Night 3: I put him to bed, and he stayed asleep! I seriously felt like doing cartwheels. He essentially slept through the night on night 3 because we didn’t have 3+ hours of me going back to soothe him. This night was the first time since he was born, he got 10 hours of sleep. Although he stayed asleep after I put him to bed, he did wake up 3 times that night crying. I only nursed him once at 4 am because I knew he was hungry, not just wanting me. The other 2 times (11 pm and 1 am), I just went in, gave him a kiss, turned on his shusher, and that was all he needed.
Night 4: I put him to bed, and he stayed asleep, and then he slept through the night only waking at 3 am for a quick snack.
Some quick side notes on my method
- It is pretty clear when a baby is just mad/tired and actually hungry. I don’t recommend ever withholding food from your baby if they are hungry.

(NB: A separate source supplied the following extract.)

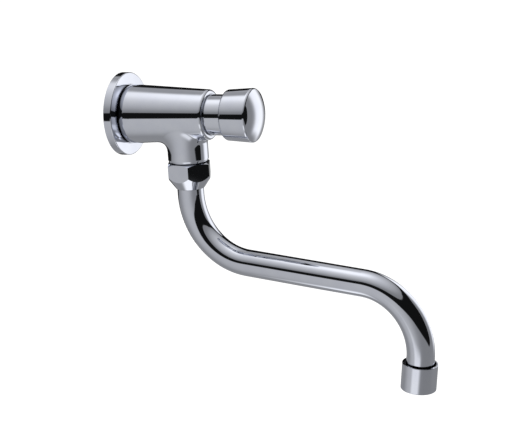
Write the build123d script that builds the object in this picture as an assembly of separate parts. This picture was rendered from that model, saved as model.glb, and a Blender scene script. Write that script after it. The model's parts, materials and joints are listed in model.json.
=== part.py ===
"""Self-closing wall tap with a push button and a swivelling S spout.

Frame: the origin is the centre of the wall flange's back face, on the axis of the inlet.
+Z is up, -Y points out of the wall and +Y goes into it. Lengths are in millimetres.
Every turned piece is drawn as (radius, place along its own axis) and revolved.
"""
from build123d import *
from math import asin, cos, radians, sin, sqrt, tan
import os

# Clearances
running_gap = 0.06      # shaft in its guide
thread_gap = 0.08       # screwed or slipped-in pieces of one body
ring_gap = 0.03         # O-ring and its groove or bore
loose_gap = 0.35        # pieces that pass each other without guiding
face_gap = 0.1          # flat faces that turn past each other
run_out = 1.0           # how far a cutting shape runs past the face it opens

# Wall flange and its gasket
flange_r = 30.0
flange_thickness = 6.1
flange_wall = 2.5
flange_rim = 2.6
flange_edge_round = 0.7
gasket_bore_r = 13.0

# Inlet spigot, G1/2
inlet_thread_r = 10.48
inlet_thread_length = 10.5
inlet_collar_r = 11.0
inlet_bore_r = 7.5
inlet_chamber_r = 9.0
inlet_chamber_length = 16.5
thread_end_chamfer = 1.0

# Dirt strainer in the spigot
strainer_length = 4.0
strainer_wall = 0.8
strainer_inset = 0.5
strainer_hole_r = 0.75
strainer_pitch = 2.4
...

- I would not embark on sleep training if your pediatrician has mentioned any concern about their weight. When I went through it with Noah, I just fed him every time he cried to make sure he was getting as much food as possible without expelling unnecessary calories crying.
- Whenever he has difficult nights or has slight regressions, I simply divert back to the roots of the steps outlined above. Typically, it is because of constipation or teething that he has a regression, so it is short-lived.
- Noah has been in his crib since he was 2 months old because my husband snores and will get work calls in the middle of the night. Putting the boys in their nursery helped with sleeping tremendously.
There are a few items that I swear helped Noah sleep better. I mentioned consistency, well he gets all the same things every night, which helps him learn that when these steps are carried out, it’s time to sleep.
Nested bean sleep sack– I have been using the Zen One, and it is AMAZING! I recommend this to any new mom.
Shusher– I love how loud and portable this is. My kids listen to Enya while they sleep. It is just what worked for Micah, so I made sure it was what Noah listened to too so they could share a room sometimes. When I embarked on sleep training, I got the shusher for Noah just to help him fall asleep.
Nest: Etsy made– There are a bunch of “nests” on Etsy, this is what we used and love. I got the toddler size so they could use it for a long time and help transition to a big boy bed eventually. It is nice and spacious, offering the safety and comfort I want for him.
Owlet– This is the only way either of us slept. This gives you their pulse ox and HR and will alarm if either reading drops.
Diffuser– I love this because it puts moisture in the air and is a perfect night light and gives plenty of light for feedings and diaper changes without being too bright. Both my boys love to stare at the light, changing colors to fall asleep. It is quite mesmerizing.
Overhead fan- this is known to help prevent SIDS.
I hope this helps! What I learned with Noah is that every kid has their “thing,” you just need to figure out what it is. I wish you many hours of glorious sleep in your future.